Interrogation began again, with kicking and slapping. "I could stand the beating, but then they threw me on the floor, doused me with water and used electricity," recalls Ali.
They used a small generator for sustained shocks. Ali says the interrogators often told him that they were "allowed to kill" 5 percent of the prisoners in their care. He was sometimes beaten all day, and hung for long periods from a bathroom door, arms straight, while standing on tiptoes, he says.
Thus broken, he "confessed" to kidnapping and killing a man called Mohamed – who happened to be a co-worker who was very much alive. He also said he had kidnapped a man called Firas – who in fact was Ali's cousin. He admitted to burning down liquor stores. But he made up everything.
Broken inside and out
When Ali stood before an Iraqi judge in mid-2009, his guards warned the judge that Ali was a “big criminal who visited Iran,” and that the judge should be careful not to show his face because Ali “could get out [of prison] and kill you,” recalls Ali.
The judge asked why he had confessed. “I didn’t do any of these crimes; you can see my body,” Ali replied and then showed evidence of torture.
The judge ordered a medical examination that same day, which was signed by two doctors. It describes “many irregular marks” up to two inches long on the back of the skull, the back, right shoulder, right wrist, both feet, and “on and around the penis.” The medical report noted that it was unclear “the kind of instrument that made them.”
Those wounds were of interest to US soldiers who visited Ali in prison. They, too, asked him why he confessed. Alone with the Americans – and despite warnings from Iraqi guards not to discuss his torture with the American visitors – he took off his shirt. The Americans took photographs of damage to his back and wrists.
They showed Ali a photo of the missing American translator and asked if he knew anything. He said he did not. They told him they believed he was innocent, but could do nothing to free him because “you are in Iraqi custody.” Ali was eventually shifted to another jail and his conditions improved.
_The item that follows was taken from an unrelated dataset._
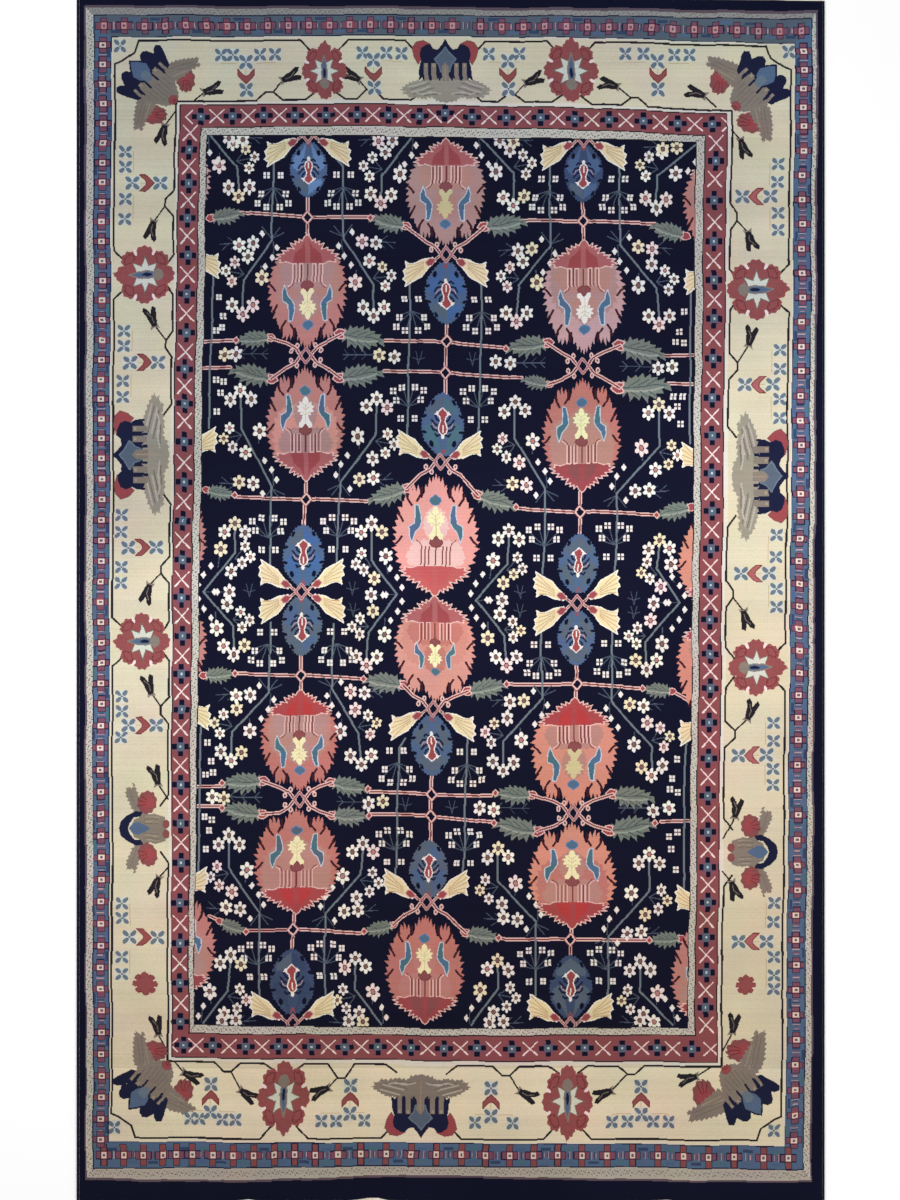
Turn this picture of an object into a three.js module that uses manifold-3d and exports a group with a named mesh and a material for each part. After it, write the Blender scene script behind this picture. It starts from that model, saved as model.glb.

"I was broken inside; my psyche was destroyed," recalls Ali. When the family learned where he was, visits were especially difficult. His mother "couldn't stop crying, and I couldn't stop crying because I didn't do anything. I didn't kill anyone."
Freedom and recovery
In March 2010, the Iraqi criminal court finally ruled that Ali should be "immediately" released for "lack of sufficient evidence" – a fact the Methboub family knew all along. But Ali was detained for another nine months, until a three-judge Iraqi panel confirmed his innocence in writing. When Ali was pronounced innocent and ready for release last December, his mother was overwhelmed with relief – and fainted in the courtroom.
"I didn't believe it," says Mrs. Methboub, who handed out sweets and celebrated by having a sheep slaughtered. "I had been praying, 'Let me die, so that Ali will be released.' "
Ali is still coming to terms with his freedom – and the injustice he suffered. For months, he jumped at the sound of an opening door. And in a bizarre turn of events, as surprising as his arrest, Ali is now completing a 20-day training course in Baghdad – at the police academy.